Baliho Penuh Foto: Antara Eksistensi dan Narsisme
Seakan menjadi tradisi, pasca penerimaan mahasiswa baru suasana kampus diramaikan oleh open reqruitment organisasi-organisasi mahasiswa, baik intra maupun ekstra, himpunan, eksekutif, maupun Unit Kegiatan Mahasiswa(UKM). Ditengah euforia tersebut, ada satu hal yang mengganggu, banner-banner dan spanduk-spanduk bergambarkan foto anggota eksekutif, dewan perwakilan, dan himpunan jurusan.
Diatasnya tertulis “Selamat Datang Mahasiswa Baru” kemudian dibawah terpampang foto anggota lembaga tersebut. Jika baliho dan spanduk tersebut adalah publikasi atau himbauan, tujuannya jelas: untuk sosialisasi. Tetapi yang berisi foto, masih harus dipertanyakan tujuannya.
Adalah hal yang ironis ketika mahasiswa yang melakukan aksi, mengkritisi pemerintah, perusakan lingkungan, bahkan mengkritisi spanduk-spanduk dan baliho para politisi, dan segala hal di luar kampus justru melakukan hal yang serupa di dalam kampus mereka sendiri. Dari segi pendanaan, jika pengadaan baliho dan spanduk-spanduk ini dibiayai rektorat tentu saja saya sebagai mahasiswa yang juga membayar biaya kuliah merasa tidak terima uang yang dibayar mahasiswa digunakan untuk narsisme dari sebagian pihak. Andaipun mereka menggunakan dana pribadi, publik tetap saja dirugikan. Dari segi keindahan lingkungan, hal ini sangat mengganggu karena mengotori lingkungan. Lantas apa bedanya dengan aksi vandalisme?
Salah seorang teman nyeletuk, “Masih mending kalo yang dipajang cantik, lah ini?” bukan maksud mengejek. Boleh saja kita berprasangka baik bahwa tujuannya adalah memperkenalkan anggota lembaga tersebut kepada mahasiswa baru. Pertanyaan disini, seberapa pentingkah mengenal anggota lembaga secara penampakan fisik? Ataukah hanya menunjukkan keinginan pribadi para anggota lembaga itu sendiri: ingin diakui oleh lingkungannya?
Eksistensi dan Narsisme
Istilah narsis dan eksis mulai merebak beberapa tahun terakhir. Narsis, mengacu pada narsisme (di KBBI tidak ada kata sifat ataupun kata kerja narsis) yang menurut Sigmund Freud berarti mencintai diri sendiri secara berlebihan atau mempunyai kecenderungan seksual dengan diri sendiri. Hal ini dapat dipahami bahwa seseorang melakukan kegiatan narsis demi kepuasan dirinya sendiri secara berlebihan.
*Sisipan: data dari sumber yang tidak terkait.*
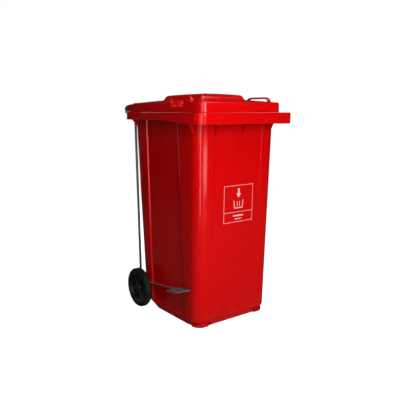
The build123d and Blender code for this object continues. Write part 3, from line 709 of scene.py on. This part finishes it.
gussets = []
for x in (-140.0, 18.0, 162.0):
    outline = corners([(front_line(890) + 5, 886), (front_line(890) + 1, 893), (RIM_FRONT + 25, 955),
                       (RIM_FRONT + 10, 989), (front_line(990) + 6, 989)], 2.5)
    gussets.append(plate(outline, x - RIB / 2, x + RIB / 2))
for side in (1, -1):
    for y, foot in ((-256.0, 894.0), (214.0, 916.0)):
        wall = half_width(foot) - 5
        outline = corners([(side * wall, foot), (side * (RIM_HALF - 2.5), 975), (side * (RIM_HALF - 2.5), 989),
                           (side * wall, 989)], 2.0)
        gussets.append(plate(outline, y - RIB / 2, y + RIB / 2, plane="xz"))
for x in (-120.0, 120.0):
    outline = corners([(back_line(900) - 3, 935), (RIM_BACK - 2.5, 965), (RIM_BACK - 2.5, 989),
                       (back_line(990) - 6, 989)], 2.5)
    gussets.append(plate(outline, x - RIB / 2, x + RIB / 2))
print("gussets:", len(gussets))

# %% Pull bars and hinge ears
BAR_Y, BAR_Z, BAR_R = 330.0, 968.0, 13.0
bar_profile = soften([(-197.9, 0.0), (-197.9, BAR_R - 0.2), (-57.1, BAR_R - 0.2), (-57.1, 0.0)], 2.0)
pull_bar = lathe(bar_profile, BAR_Y, BAR_Z, around=48)
ear_outline = np.vstack([[(RIM_BACK - 3.5, 930.0)], arc((BAR_Y, BAR_Z), BAR_R, -62, 15, 9),
                         arc((HINGE_Y, HINGE_Z), 17.0, -20, 160, 17), [(RIM_BACK - 3.5, 991.0)]])
ear = holed_plate(resampled(ear_outline, 72), (HINGE_Y, HINGE_Z), 7.1, -198.0, -180.0)
inner_ear = plate(np.vstack([[(RIM_BACK - 3.5, 938.0)], arc((BAR_Y, BAR_Z), BAR_R, -72, 88, 15),
                             [(RIM_BACK - 3.5, 988.0)]]), -75.0, -57.0)
handles = [pull_bar, ear, inner_ear]
for x0, x1 in ((-198.0, -180.0), (-75.0, -57.0)):
    outline = corners([(back_line(905) - 3, 903), (RIM_BACK - 1.5, 933), (RIM_BACK - 1.5, 988),
                       (back_line(988) - 3, 988)], 2.5)
    handles.append(plate(outline, x0, x1))
handles += [mirrored(s) for s in handles]

# %% Axle brackets and front feet
BOSS_R = 24.0
bracket_outline = np.vstack([[(STEP_Y - 2.5, 62.0)], arc((AXLE_Y, AXLE_Z), BOSS_R, -108, 12, 20),
                             [(back_line(150) - 7, LEDGE_Z + 1.5)], [(STEP_Y + 15.5, LEDGE_Z + 1.5)],
                             [(STEP_Y - 2.5, LEDGE_Z - LEDGE_DROP + 1.0)]])
brackets = [holed_plate(resampled(bracket_outline, 90), (AXLE_Y, AXLE_Z), 10.1, x0, x1)
            for x0, x1 in ((-216.0, -203.0), (-80.0, -70.0))]
brackets += [mirrored(s) for s in brackets]


FOOT_X, FOOT_Y, FOOT_CORNER = (139.0, 211.0), (-264.0, -203.0), 44.0


def foot_row(inset, z):
    """A block under the corner: the outer corner follows the tub's, the others are small."""
    (x0, x1), (y0, y1), small = FOOT_X, FOOT_Y, 14.0
    outline = np.vstack([arc((x0 + small, y0 + small), small, 180, 270, 6),
                         arc((x1 - FOOT_CORNER, y0 + FOOT_CORNER), FOOT_CORNER, -90, 0, 14),
                         arc((x1 - small, y1 - small), small, 0, 90, 6),
                         arc((x0 + small, y1 - small), small, 90, 180, 6)])
    return lay(drawn_in(outline, inset), z, "xy")


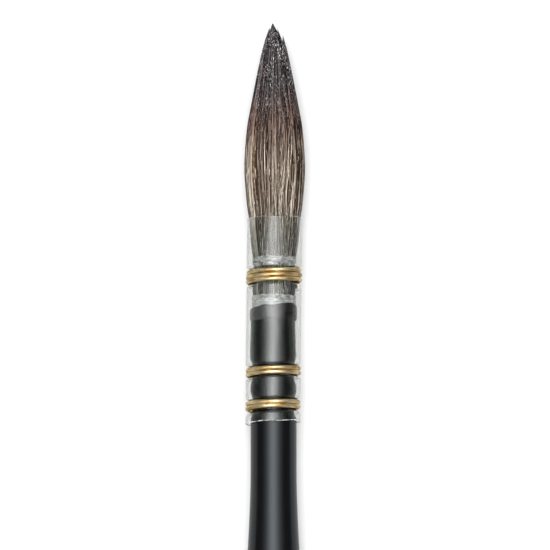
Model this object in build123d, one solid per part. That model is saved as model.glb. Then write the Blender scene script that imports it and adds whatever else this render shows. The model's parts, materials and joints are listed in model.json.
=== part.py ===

Sedangkan eksistensi (yang berasal dari kata eks = di luar, dan sistensi/sisto yang berarti berdiri, menempati) memiliki makna berdiri sebagai diri sendiri sekaligus keluar dari dirinya (KBBI: hal berada, keberadaan). Dapat disimpulkan narsisme merupakan bentuk negatif dari eksistensi.
Sifat dasar manusia adalah untuk diakui oleh lingkungan sosial sekitarnya. Yang membedakan adalah cara setiap individu dalam menunjukkan eksistensinya. Tujuan pemasangan baliho dan spanduk dengan foto diri ini sebenarnya sederhana, memperkenalkan anggota dari suatu lembaga. Dengan kata lain menunjukkan eksistensi anggotanya. Hanya saja cara yang berlebihan membuat mereka menjadi narsisme.
Dalam hal ini, mahasiswa sebagai akademisi seharusnya mampu menunjukkan eksistensi dengan cara yang bermartabat dan bermanfaat yang merupakan refleksi dari tridarma perguruan tinggi; pendidikan, penelitian, dan pengabdian masyarakat. Merupakan hal yang memalukan saat mahasiswa, apalagi aktivis kampus yang berpedoman pada tridarma perguruan tinggi menunjukkan narsisme terhadap mahasiswa baru.
Hemat saya, isi baliho atau spanduk cukup bertuliskan selamat datang kepada mahasiswa baru. Dengan begitu mahasiswa baru merasa dihargai dan disambut kedatangannya. Jika masih ada narsisme foto diri di baliho, jangan salahkan saat ada mahasiswa baru menunjuk wajah-wajah pada foto di baliho sambil berkata,”Wah, orang narsis!”